Monday, March 9, 2009

No Child Left Behind might be left behind!

If you have not read Mark's blog today, you should!

Arne Duncan is talking about No Child Left Behind, and though he is not quite saying what I would want to hear (No Child Left Behind is a failed policy, an albatross around our necks, needs to be scrapped, etc.) he is saying that in a Washington savvy kind of way, perhaps. 

No Child Left Behind needs to be re-branded. Maybe even revised, rewritten. That sounds like new policy potentially. That would be good. Potentially. WE need to get involved. 

What role does the federal government play in education anyway? How does it impact state and local education agencies? Besides mandating education for all children, including children of color, Native American children, and children with disabilities, federal regulations define how money is spent in education. 

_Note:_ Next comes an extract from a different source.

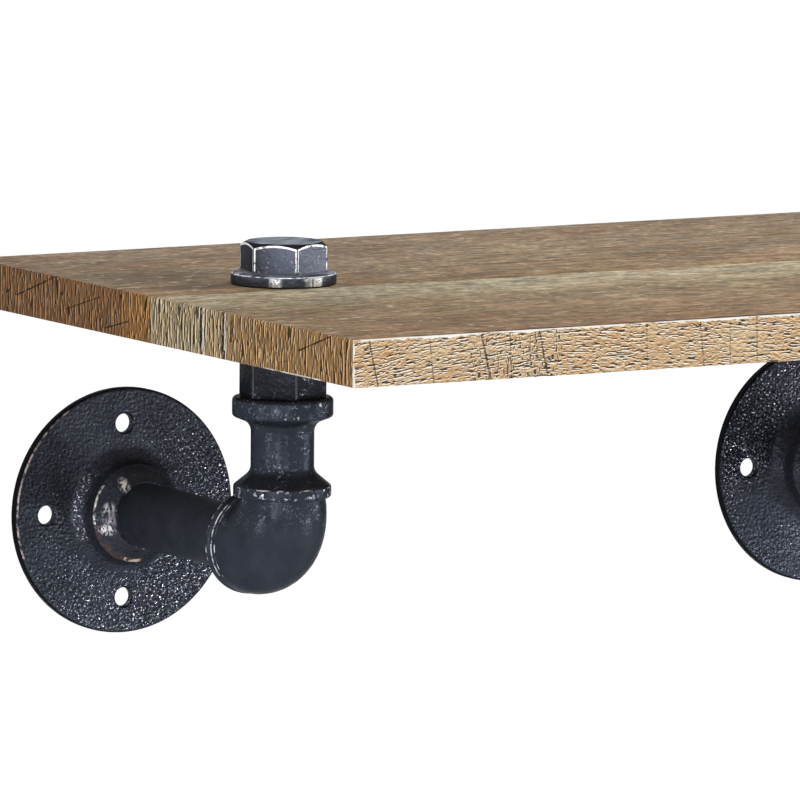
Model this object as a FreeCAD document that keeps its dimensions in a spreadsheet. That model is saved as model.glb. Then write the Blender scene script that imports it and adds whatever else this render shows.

No Child Left Behind  also regulated curriculum through departments like Reading First, that controlled what curricula could be purchased and used in schools. Reading First has bordered on scandal, with accusations that officers took kickbacks and prevented fair competition among publishers. 

Reading First is an illustration of what is wrong with No Child Left Behind and educational policy in our current era. It is publisher focused, that is,  a business enterprise, driven by business people who see the world as a market place in which problems are solved by buying and selling things. Not that there is anything wrong with that. 

But it just may raise the wrong set of questions. 

Maybe it is time to stop talking about NCLB altogether and decide what conversation we want to have going forward. Let's talk about a new vision for education, and leave the old brand behind completely. We don't need a new brand for an old corporation, we need a whole new model of business, I mean, school.